Please help debug my socket code!

Ioannis Nompelis nompelis at nobelware.com
Thu Feb 14 14:14:55 UTC 2019


I looked up techieb0y. I think I have met him at the Hack Factory. Is he on
this list?

> 
> > Where is the new port that is associated with pasvfd communicated back
> > to the client? (This is a protocol issue.) Is it happening in line 251
> > here?
> > 
> >          fprintf(conn, "227 Entering Passive Mode %s\n", pasv_desc);
> 
> That's exactly right.
>

Ha! I accept full credit Joe! It was obvious, given that everything looked
correct, that the client was not getting the right information it needed to
re-connect. Had I any knowledge of the actual FTP protocol, I might have had
a chance at actually finding the problem without running the code at all.
(Big honour badge there, he?)

 
> Another complication we discovered in the pairing session tonight was
> that the IP address reported is 0.0.0.0 which is fine to bind on, but
> not right for the client to connect to. Have to modify the code to
> getsockname() on the socket that accept() returns rather than the one
> used in bind().
>

#MeThinks that bind()ing to 0.0.0.0 is equivalent to listening on all
interfaces -- I could be wrong. For an outgoing connection, this is not
meaningful to begin with, but it is a valid address, albeit not routed
to properly.

Regarding the second part, on getsockname() on the second socket, this is
a very confusing part of sockets IP (TCP and DGRAM) programming for a lot
of people, and this including my younger self about 20 years ago. There is
more than once socket (or more than two, for that matter) when serving TCP
connections. Studying the TCP specification stack I never really did.

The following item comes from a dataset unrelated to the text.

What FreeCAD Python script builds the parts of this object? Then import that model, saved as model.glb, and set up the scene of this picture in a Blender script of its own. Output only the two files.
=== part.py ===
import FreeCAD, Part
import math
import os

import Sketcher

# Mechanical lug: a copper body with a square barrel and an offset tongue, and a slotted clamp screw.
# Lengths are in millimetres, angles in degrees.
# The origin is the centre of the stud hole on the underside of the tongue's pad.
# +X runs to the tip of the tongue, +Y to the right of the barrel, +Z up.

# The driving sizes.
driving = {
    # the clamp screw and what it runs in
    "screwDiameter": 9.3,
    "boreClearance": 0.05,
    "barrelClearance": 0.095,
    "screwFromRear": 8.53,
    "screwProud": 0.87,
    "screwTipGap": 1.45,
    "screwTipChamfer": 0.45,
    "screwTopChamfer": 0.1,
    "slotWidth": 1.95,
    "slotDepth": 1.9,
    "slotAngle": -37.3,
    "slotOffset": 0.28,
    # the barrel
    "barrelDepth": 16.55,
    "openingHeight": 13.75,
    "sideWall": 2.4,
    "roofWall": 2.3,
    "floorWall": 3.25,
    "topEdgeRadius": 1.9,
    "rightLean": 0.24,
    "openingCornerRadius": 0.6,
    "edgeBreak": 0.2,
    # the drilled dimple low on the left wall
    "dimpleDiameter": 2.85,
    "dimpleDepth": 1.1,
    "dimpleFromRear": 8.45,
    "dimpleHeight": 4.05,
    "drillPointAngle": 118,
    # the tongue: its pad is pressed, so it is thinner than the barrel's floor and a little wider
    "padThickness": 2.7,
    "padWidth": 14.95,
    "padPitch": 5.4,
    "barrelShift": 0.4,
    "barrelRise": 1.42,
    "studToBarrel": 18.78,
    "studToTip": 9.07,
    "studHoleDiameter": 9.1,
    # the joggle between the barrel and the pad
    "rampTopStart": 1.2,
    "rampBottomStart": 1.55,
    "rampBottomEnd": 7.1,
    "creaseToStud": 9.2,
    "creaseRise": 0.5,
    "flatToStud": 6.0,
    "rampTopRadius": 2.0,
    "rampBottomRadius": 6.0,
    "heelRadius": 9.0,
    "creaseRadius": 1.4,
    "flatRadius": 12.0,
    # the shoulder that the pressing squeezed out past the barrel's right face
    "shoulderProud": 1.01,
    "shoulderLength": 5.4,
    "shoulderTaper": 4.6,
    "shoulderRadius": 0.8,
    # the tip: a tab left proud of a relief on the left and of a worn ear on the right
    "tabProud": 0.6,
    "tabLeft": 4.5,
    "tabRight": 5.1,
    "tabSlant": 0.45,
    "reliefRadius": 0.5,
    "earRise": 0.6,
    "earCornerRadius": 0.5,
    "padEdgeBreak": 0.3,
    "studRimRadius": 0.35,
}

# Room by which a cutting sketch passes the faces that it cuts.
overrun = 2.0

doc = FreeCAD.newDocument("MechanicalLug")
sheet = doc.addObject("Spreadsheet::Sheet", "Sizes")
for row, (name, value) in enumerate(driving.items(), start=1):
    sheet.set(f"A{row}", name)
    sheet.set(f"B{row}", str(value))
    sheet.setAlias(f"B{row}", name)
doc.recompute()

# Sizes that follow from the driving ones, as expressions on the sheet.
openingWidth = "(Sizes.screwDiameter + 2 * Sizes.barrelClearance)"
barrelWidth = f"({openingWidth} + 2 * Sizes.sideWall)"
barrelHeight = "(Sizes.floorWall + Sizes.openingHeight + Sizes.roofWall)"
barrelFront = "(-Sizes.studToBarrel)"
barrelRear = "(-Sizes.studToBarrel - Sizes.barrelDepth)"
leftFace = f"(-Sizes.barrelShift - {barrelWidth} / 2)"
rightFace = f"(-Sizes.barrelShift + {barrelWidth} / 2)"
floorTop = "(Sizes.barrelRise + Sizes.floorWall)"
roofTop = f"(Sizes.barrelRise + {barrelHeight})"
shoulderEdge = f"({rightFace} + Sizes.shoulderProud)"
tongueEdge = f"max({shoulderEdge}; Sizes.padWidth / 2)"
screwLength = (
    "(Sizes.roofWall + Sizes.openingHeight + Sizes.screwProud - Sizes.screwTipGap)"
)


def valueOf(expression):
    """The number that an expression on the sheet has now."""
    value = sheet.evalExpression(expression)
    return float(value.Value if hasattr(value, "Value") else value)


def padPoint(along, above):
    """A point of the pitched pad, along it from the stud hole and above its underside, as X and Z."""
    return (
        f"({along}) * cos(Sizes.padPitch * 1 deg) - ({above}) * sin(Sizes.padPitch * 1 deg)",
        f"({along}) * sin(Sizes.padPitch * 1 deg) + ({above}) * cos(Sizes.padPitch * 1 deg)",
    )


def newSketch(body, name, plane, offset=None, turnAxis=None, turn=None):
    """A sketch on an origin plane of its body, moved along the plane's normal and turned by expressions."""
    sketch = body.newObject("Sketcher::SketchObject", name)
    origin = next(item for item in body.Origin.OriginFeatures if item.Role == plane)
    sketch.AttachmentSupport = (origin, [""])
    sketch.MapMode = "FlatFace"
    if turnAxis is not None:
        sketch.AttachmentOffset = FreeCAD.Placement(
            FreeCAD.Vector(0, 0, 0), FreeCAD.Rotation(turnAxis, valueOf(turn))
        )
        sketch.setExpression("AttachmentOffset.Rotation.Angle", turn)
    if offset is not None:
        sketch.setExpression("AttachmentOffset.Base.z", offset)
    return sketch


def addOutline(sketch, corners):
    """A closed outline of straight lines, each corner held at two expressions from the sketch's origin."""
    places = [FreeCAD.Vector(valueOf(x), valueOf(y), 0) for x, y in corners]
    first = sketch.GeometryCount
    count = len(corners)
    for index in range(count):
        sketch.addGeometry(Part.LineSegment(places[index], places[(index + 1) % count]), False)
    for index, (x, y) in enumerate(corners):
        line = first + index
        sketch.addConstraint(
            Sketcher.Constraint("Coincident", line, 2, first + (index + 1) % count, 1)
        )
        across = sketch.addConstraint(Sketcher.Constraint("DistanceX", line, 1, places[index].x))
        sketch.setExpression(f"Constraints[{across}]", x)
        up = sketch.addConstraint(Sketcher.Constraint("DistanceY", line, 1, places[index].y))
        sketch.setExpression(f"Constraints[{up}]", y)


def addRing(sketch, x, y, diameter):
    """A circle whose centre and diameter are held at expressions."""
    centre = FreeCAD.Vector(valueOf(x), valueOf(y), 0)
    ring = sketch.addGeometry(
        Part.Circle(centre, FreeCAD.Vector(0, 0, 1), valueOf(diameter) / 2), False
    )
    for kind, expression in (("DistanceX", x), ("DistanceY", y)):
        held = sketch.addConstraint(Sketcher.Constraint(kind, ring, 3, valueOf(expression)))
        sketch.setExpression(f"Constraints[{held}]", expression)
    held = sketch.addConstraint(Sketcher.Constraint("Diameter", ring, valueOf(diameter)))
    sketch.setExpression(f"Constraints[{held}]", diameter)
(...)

But
now I know enough to not have too many issues when programming it.

ON an unrelated but related topic, I have found that there were a lot of "not
very good" tutorials on OpenSSL. So I put together a pair of demos (server-
client and web-fetch) using OpenSSL that are trying to be very intuitive
and verbose: https://github.com/nompelis/INSSL But if you are doing anything
more serious, take Sam's advice and use CURL for everything.